--- DATA IN THIS EXERCISE ---
——

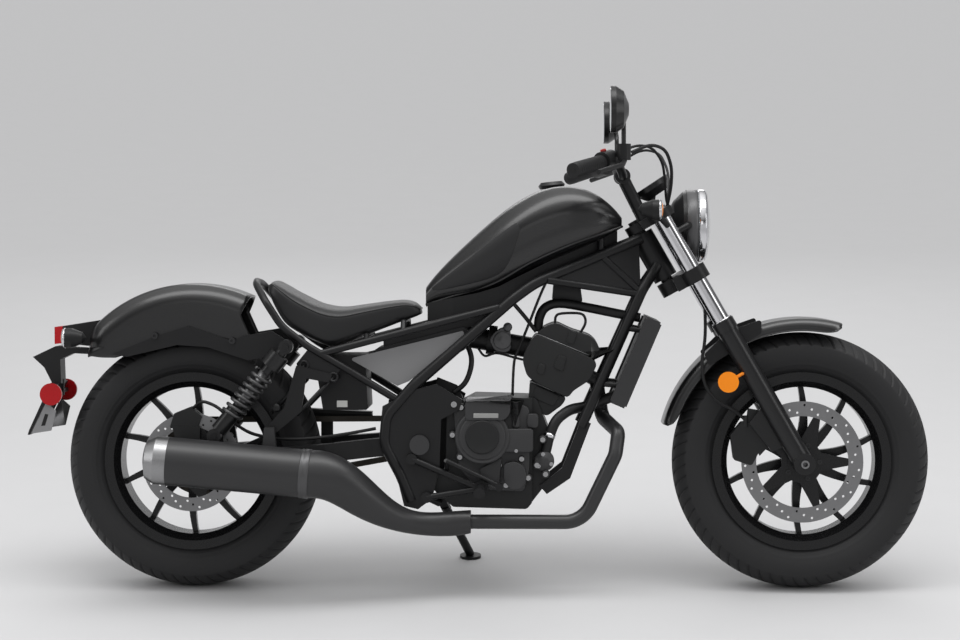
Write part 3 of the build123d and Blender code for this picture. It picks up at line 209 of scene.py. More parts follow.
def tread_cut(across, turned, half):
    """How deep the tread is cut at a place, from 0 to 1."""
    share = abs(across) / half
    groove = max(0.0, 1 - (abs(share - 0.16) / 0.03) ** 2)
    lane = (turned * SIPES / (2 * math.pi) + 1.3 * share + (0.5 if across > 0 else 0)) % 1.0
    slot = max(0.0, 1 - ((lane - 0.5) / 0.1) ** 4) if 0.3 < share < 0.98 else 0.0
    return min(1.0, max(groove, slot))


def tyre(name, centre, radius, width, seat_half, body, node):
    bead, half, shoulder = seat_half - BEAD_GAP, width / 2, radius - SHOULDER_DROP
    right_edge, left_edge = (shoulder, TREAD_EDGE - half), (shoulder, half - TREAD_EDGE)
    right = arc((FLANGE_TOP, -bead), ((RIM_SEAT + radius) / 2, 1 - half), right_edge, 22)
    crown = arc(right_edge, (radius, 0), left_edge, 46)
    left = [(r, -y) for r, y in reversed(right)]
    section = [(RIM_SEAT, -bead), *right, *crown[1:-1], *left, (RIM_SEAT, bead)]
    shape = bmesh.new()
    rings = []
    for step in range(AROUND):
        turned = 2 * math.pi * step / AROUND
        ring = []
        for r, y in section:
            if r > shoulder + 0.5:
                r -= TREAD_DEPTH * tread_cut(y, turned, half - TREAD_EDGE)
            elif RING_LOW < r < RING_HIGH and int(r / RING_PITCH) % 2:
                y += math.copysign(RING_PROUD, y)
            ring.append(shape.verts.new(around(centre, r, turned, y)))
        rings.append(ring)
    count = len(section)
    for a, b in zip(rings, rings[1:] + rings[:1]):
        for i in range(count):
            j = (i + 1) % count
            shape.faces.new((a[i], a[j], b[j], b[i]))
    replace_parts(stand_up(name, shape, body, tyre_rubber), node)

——

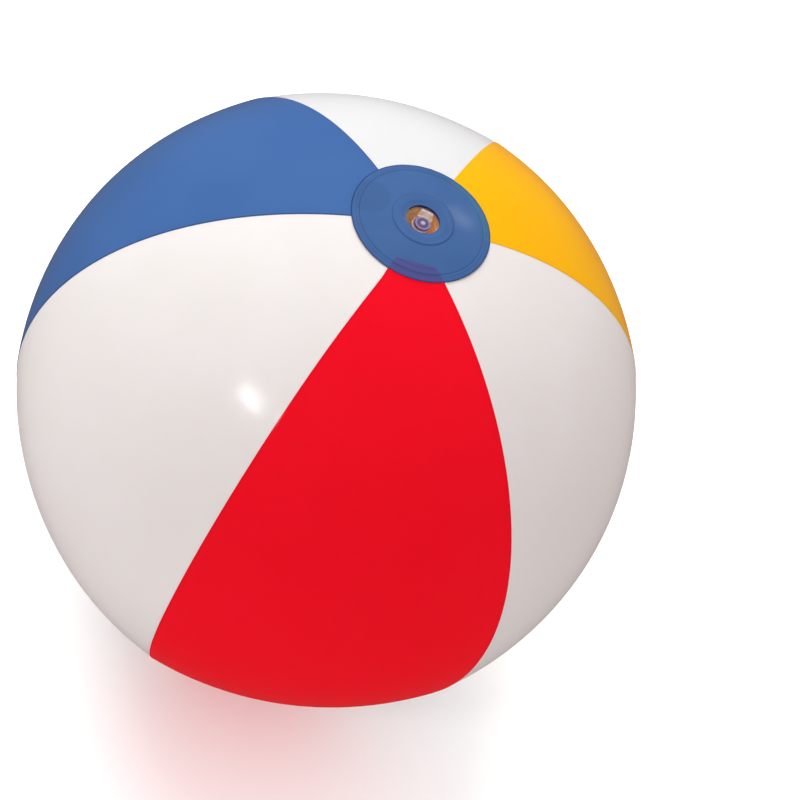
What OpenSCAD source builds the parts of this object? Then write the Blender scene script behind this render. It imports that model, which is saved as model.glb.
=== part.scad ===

——

--- EXERCISE INSTRUCTIONS ---
In the listing above, locate the line containing "Write part 3" and the line containing "return min(1.0, max(groove, slot))", then transcribe both and every line between them verbatim.

--- RESPONSE ---
Write part 3 of the build123d and Blender code for this picture. It picks up at line 209 of scene.py. More parts follow.
def tread_cut(across, turned, half):
    """How deep the tread is cut at a place, from 0 to 1."""
    share = abs(across) / half
    groove = max(0.0, 1 - (abs(share - 0.16) / 0.03) ** 2)
    lane = (turned * SIPES / (2 * math.pi) + 1.3 * share + (0.5 if across > 0 else 0)) % 1.0
    slot = max(0.0, 1 - ((lane - 0.5) / 0.1) ** 4) if 0.3 < share < 0.98 else 0.0
    return min(1.0, max(groove, slot))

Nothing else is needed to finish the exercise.